The military doesn't do layoffs. Civilian companies do. The average American faces a 5-15% annual probability of job loss, and unemployment typically lasts 3-6 months. A responsible financial plan includes an emergency fund and the implicit cost of career instability. This is why the Compensation Calculator includes a "security blanket" percentage — it accounts for the value of guaranteed employment.

How VA Disability Reduces the Target

VA disability income is guaranteed, tax-free, and inflation-adjusted. It directly reduces the civilian salary you need. A 70% rating pays approximately $1,716/month ($20,592/year), which drops your salary target by that same amount. A 100% rating pays $3,738/month ($44,856/year), cutting your needed civilian salary nearly in half.

E-6, 10 Years, Married, Fort Bragg — Salary Targets

No VA disability: Need ~$105,000/year civilian salary

With 50% VA rating: Need ~$91,000/year civilian salary

With 70% VA rating: Need ~$83,000/year civilian salary

With 100% VA rating: Need ~$60,000/year civilian salary

Run your exact numbers: Compensation Calculator

Your Action Plan

Step 1: Run the Compensation Calculator with your current rank, location, and benefits. Step 2: Estimate your VA disability with the Rating Estimator. Step 3: Set your civilian salary target based on the calculator's output — not your base pay. Step 4: Don't accept a job offer below that number unless you're making a conscious lifestyle trade-off.

Ready to run your numbers?

Open the Compensation Calculator →

The Conversation I Have Every Month

As a Sergeant First Class, I counsel soldiers on career decisions regularly. The most common version of this conversation starts with "I got offered $60K on the outside" and ends with me pulling out a calculator and showing them they currently make the equivalent of $85K-$95K. The offer they're excited about is a $25K pay cut they don't realize they're taking.

The problem isn't that civilian jobs pay poorly. The problem is that military compensation is deliberately complex — split across base pay, BAH, BAS, COLA, and tax-free allowances — so service members never see one number that represents what they actually earn. When you've never seen your total compensation on a single line, you anchor on the $3,900/month base pay and think that's your salary. It's not even close.

I've also seen the opposite mistake. Senior NCOs with 15+ years, a retirement pension coming, VA disability filed, and a degree — they lowball themselves in civilian interviews because they're scared of the transition. An E-7 retiring with 20 years, 70% VA disability, and a business degree should be targeting $80-110K civilian jobs, not accepting $55K because "at least it's something." Your pension and VA comp are separate income streams — they don't reduce what you should ask for from an employer. They give you a floor that lets you negotiate from strength, not desperation.
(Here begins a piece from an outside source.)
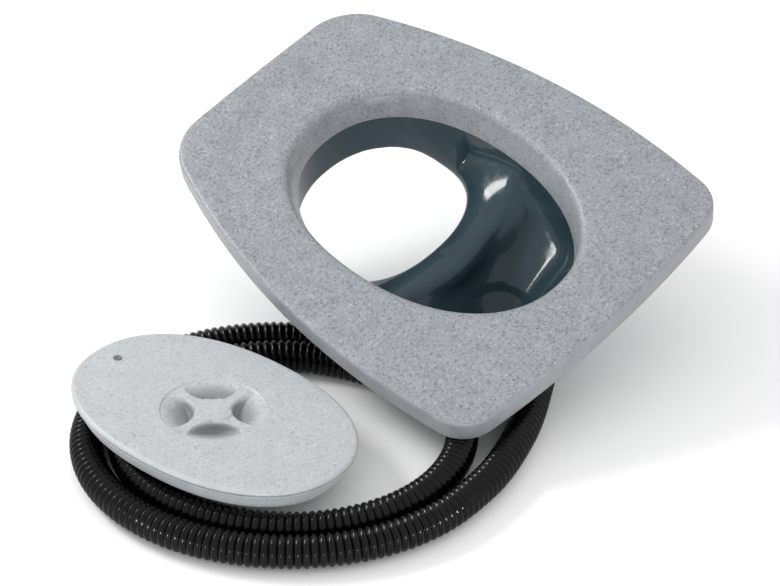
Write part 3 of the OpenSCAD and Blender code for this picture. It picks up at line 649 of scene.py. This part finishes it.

The soldiers who transition successfully are the ones who know their number before they start applying. They walk into interviews knowing exactly what they're worth and exactly what they need. The ones who struggle are the ones who wing it and realize six months in that they can't afford their mortgage on a salary that looked great on paper.

Know your number. The Compensation Calculator will give it to you in 60 seconds.

Frequently Asked Questions

What civilian salary equals military pay?

To match an E-5 with 4 years at a typical duty station, you need approximately $70,000-$85,000 in civilian salary. For an E-7 with 12 years, you need $90,000-$120,000. For an O-3 with 6 years, you need $110,000-$140,000. The gap comes from tax-free BAH/BAS, healthcare benefits, retirement contributions, and other military-specific benefits that civilians must pay for from taxable income.